The problem: Copy the data word for word, keeping every line.

Data lines:
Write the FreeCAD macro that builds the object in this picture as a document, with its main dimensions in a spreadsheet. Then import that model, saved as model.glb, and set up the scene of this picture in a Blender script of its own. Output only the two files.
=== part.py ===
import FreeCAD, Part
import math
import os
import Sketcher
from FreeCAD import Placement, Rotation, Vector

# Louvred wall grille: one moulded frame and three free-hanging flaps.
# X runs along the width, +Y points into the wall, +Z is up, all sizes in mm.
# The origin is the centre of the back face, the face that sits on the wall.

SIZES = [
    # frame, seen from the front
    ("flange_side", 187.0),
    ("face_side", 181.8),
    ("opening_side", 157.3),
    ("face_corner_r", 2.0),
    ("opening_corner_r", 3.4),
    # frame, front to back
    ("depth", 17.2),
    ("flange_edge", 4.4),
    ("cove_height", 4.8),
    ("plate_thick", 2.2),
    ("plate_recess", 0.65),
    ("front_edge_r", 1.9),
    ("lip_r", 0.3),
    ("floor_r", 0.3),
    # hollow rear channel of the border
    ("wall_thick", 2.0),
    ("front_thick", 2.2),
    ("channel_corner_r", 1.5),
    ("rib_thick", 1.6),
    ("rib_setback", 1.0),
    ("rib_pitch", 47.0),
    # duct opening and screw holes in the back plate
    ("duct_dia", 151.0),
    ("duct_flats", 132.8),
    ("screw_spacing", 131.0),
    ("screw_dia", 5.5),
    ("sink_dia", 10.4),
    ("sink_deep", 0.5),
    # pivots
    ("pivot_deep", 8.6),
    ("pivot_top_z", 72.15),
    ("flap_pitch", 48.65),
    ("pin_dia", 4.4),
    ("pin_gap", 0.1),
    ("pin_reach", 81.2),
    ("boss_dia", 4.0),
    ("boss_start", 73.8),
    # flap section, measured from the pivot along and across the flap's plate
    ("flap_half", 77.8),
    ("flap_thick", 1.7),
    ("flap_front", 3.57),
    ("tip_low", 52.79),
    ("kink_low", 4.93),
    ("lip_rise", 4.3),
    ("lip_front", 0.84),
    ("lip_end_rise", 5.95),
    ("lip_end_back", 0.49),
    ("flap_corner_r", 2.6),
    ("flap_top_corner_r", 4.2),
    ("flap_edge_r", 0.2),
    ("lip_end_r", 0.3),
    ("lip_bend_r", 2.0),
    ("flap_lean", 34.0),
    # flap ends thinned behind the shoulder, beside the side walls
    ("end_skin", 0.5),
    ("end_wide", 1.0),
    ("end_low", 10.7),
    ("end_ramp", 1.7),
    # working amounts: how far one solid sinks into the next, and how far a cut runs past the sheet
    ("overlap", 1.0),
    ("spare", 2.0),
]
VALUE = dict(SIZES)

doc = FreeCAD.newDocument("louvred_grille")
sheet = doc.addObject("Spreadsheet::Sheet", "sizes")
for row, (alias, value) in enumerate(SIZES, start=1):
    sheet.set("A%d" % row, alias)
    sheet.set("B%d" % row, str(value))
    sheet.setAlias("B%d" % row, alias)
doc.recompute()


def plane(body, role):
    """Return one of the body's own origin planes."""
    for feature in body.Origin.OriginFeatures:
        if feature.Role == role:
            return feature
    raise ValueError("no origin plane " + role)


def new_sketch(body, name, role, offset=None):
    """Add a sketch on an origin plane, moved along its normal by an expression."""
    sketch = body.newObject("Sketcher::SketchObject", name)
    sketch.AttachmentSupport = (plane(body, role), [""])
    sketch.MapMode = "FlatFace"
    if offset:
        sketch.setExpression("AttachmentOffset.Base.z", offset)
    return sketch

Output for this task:
Write the FreeCAD macro that builds the object in this picture as a document, with its main dimensions in a spreadsheet. Then import that model, saved as model.glb, and set up the scene of this picture in a Blender script of its own. Output only the two files.
=== part.py ===
import FreeCAD, Part
import math
import os
import Sketcher
from FreeCAD import Placement, Rotation, Vector

# Louvred wall grille: one moulded frame and three free-hanging flaps.
# X runs along the width, +Y points into the wall, +Z is up, all sizes in mm.
# The origin is the centre of the back face, the face that sits on the wall.

SIZES = [
    # frame, seen from the front
    ("flange_side", 187.0),
    ("face_side", 181.8),
    ("opening_side", 157.3),
    ("face_corner_r", 2.0),
    ("opening_corner_r", 3.4),
    # frame, front to back
    ("depth", 17.2),
    ("flange_edge", 4.4),
    ("cove_height", 4.8),
    ("plate_thick", 2.2),
    ("plate_recess", 0.65),
    ("front_edge_r", 1.9),
    ("lip_r", 0.3),
    ("floor_r", 0.3),
    # hollow rear channel of the border
    ("wall_thick", 2.0),
    ("front_thick", 2.2),
    ("channel_corner_r", 1.5),
    ("rib_thick", 1.6),
    ("rib_setback", 1.0),
    ("rib_pitch", 47.0),
    # duct opening and screw holes in the back plate
    ("duct_dia", 151.0),
    ("duct_flats", 132.8),
    ("screw_spacing", 131.0),
    ("screw_dia", 5.5),
    ("sink_dia", 10.4),
    ("sink_deep", 0.5),
    # pivots
    ("pivot_deep", 8.6),
    ("pivot_top_z", 72.15),
    ("flap_pitch", 48.65),
    ("pin_dia", 4.4),
    ("pin_gap", 0.1),
    ("pin_reach", 81.2),
    ("boss_dia", 4.0),
    ("boss_start", 73.8),
    # flap section, measured from the pivot along and across the flap's plate
    ("flap_half", 77.8),
    ("flap_thick", 1.7),
    ("flap_front", 3.57),
    ("tip_low", 52.79),
    ("kink_low", 4.93),
    ("lip_rise", 4.3),
    ("lip_front", 0.84),
    ("lip_end_rise", 5.95),
    ("lip_end_back", 0.49),
    ("flap_corner_r", 2.6),
    ("flap_top_corner_r", 4.2),
    ("flap_edge_r", 0.2),
    ("lip_end_r", 0.3),
    ("lip_bend_r", 2.0),
    ("flap_lean", 34.0),
    # flap ends thinned behind the shoulder, beside the side walls
    ("end_skin", 0.5),
    ("end_wide", 1.0),
    ("end_low", 10.7),
    ("end_ramp", 1.7),
    # working amounts: how far one solid sinks into the next, and how far a cut runs past the sheet
    ("overlap", 1.0),
    ("spare", 2.0),
]
VALUE = dict(SIZES)

doc = FreeCAD.newDocument("louvred_grille")
sheet = doc.addObject("Spreadsheet::Sheet", "sizes")
for row, (alias, value) in enumerate(SIZES, start=1):
    sheet.set("A%d" % row, alias)
    sheet.set("B%d" % row, str(value))
    sheet.setAlias("B%d" % row, alias)
doc.recompute()


def plane(body, role):
    """Return one of the body's own origin planes."""
    for feature in body.Origin.OriginFeatures:
        if feature.Role == role:
            return feature
    raise ValueError("no origin plane " + role)


def new_sketch(body, name, role, offset=None):
    """Add a sketch on an origin plane, moved along its normal by an expression."""
    sketch = body.newObject("Sketcher::SketchObject", name)
    sketch.AttachmentSupport = (plane(body, role), [""])
    sketch.MapMode = "FlatFace"
    if offset:
        sketch.setExpression("AttachmentOffset.Base.z", offset)
    return sketch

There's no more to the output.